Um outro resultado é ainda a saturação da mensagem vinculada, ou seja, depois de estarmos repetidamente expostos a situações terríveis que nos agarram pelo colarinho e nos abanam, pedindo a nossa acção e condenação, mas que se escondem para lá do nosso controlo. Lenta e imperceptivalmente nos começamos a habituar ao inabituável.

Se assentirmos a todos os estímulos a que estamos sujeitos nos media acabamos com uma visão do mundo, e, para todos os efeitos, da nossa espécie, desoladora, fria e sem aparente sentido.

Durante milénios a religião providenciou um porto seguro perante este cenário, mas como a história e actualidade nos ensinaram, também ela não é imune ao extremismo. A meu ver restam-nos nós. A comunidade que nos cerca e de que fazemos parte.

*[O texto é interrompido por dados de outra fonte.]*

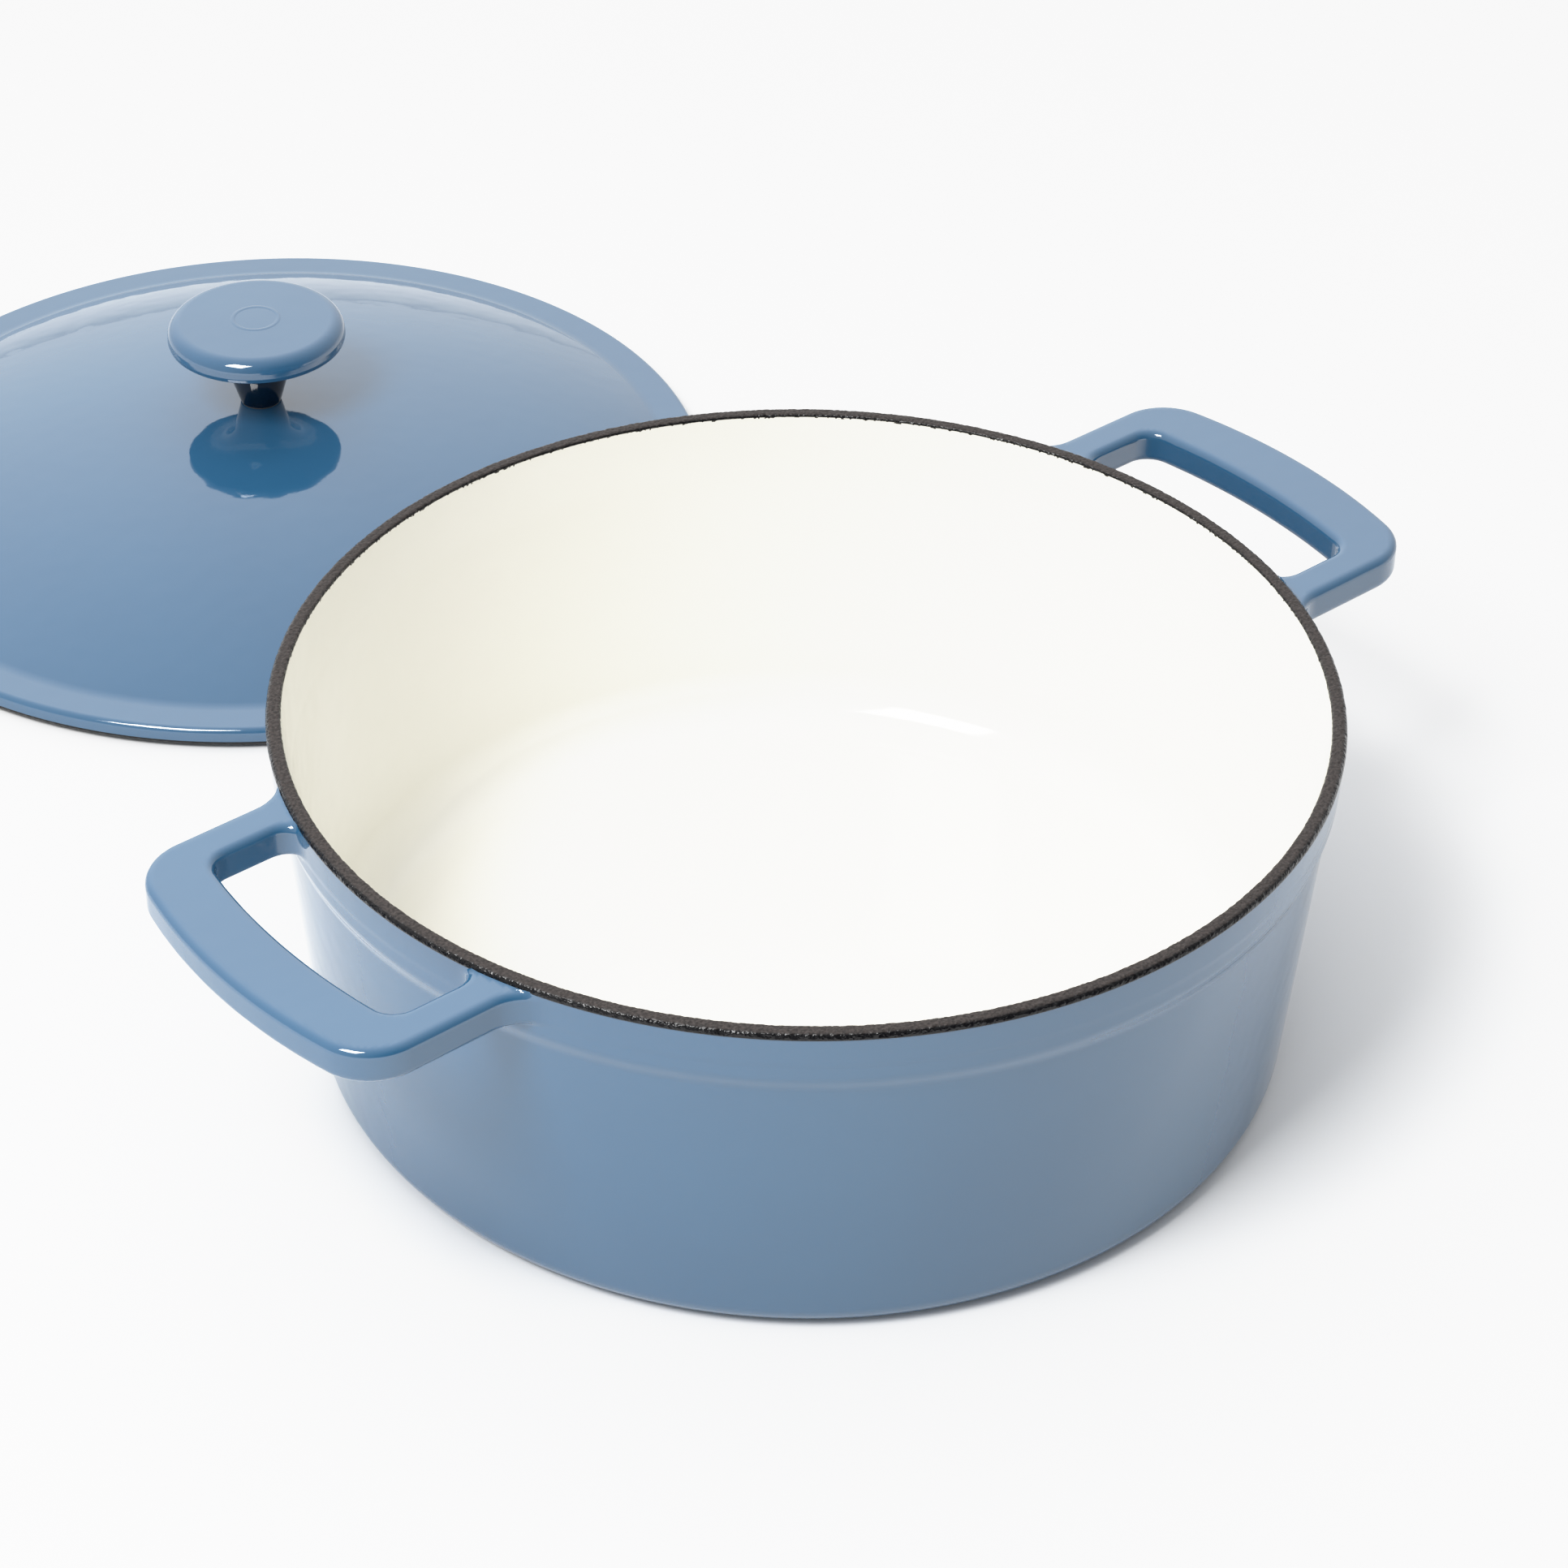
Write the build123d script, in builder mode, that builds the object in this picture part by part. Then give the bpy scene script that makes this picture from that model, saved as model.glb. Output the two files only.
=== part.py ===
from build123d import *

import os
from math import atan2, cos, sin, sqrt

# Round enamelled cast iron dutch oven with two loop handles, its lid lying beside it.
#
# The pot is one iron casting with both handles, the lid is a second one and its knob a
# third. Each casting carries its coats of enamel as separate shells, and a screw from
# below holds the knob to the lid. The origin is at the centre of the pot's foot on the
# table, +X runs through the right-hand handle, +Y towards the lid and +Z up.

os.makedirs("parts", exist_ok=True)

# ---- driving dimensions, millimetres ----
coat = 0.4  # thickness of every enamel coat
land_gap = 0.25  # how far a bare iron land stands out of the enamel around it

# pot body
rim_radius = 135.0
pot_height = 100.0
rim_width = 3.9
rim_edge = 1.5  # rounding of the rim's outer edge
lip_edge = 0.9  # rounding of the rim's inner edge
rim_coat_depth = 1.5  # how far the black coat runs down the outside
lip_coat_depth = 0.8  # how far it runs down the inside
collar_height = 17.4
collar_step = 1.7
collar_step_height = 3.4
collar_draft = 0.6
step_rounding = 1.6
wall_bottom_radius = 126.3
wall_thickness = 3.5
corner_radius = 6.5
base_thickness = 5.0
floor_fillet = 16.0
knee_rounding = 60.0  # inside, where the straight rim turns into the taper
foot_outer = 119.0
foot_width = 6.0
foot_recess = 1.0
foot_land_top = 3.0  # the bare land's section ends inside the base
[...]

Por vezes, muitas vezes, é difícil distinguir, por meio da cacofonia, dos berros, da multidão que tudo leva, o murmúrio do herói quotidiano, aquela senhora que alimenta os gatos vadios apesar da quase inexistente pensão, alguém que impede o "bullying" de um miúdo, ou o assédio da mulher que anda sozinha à noite, ou o voluntário que ajuda alguém mais que recusa o mérito quando lho querem atribuir. São motivos de esperança para o futuro.

Agora a chuva parou e o sol inunda o interior da sala. É sol de pouca dura, eu sei, mas sabe bem.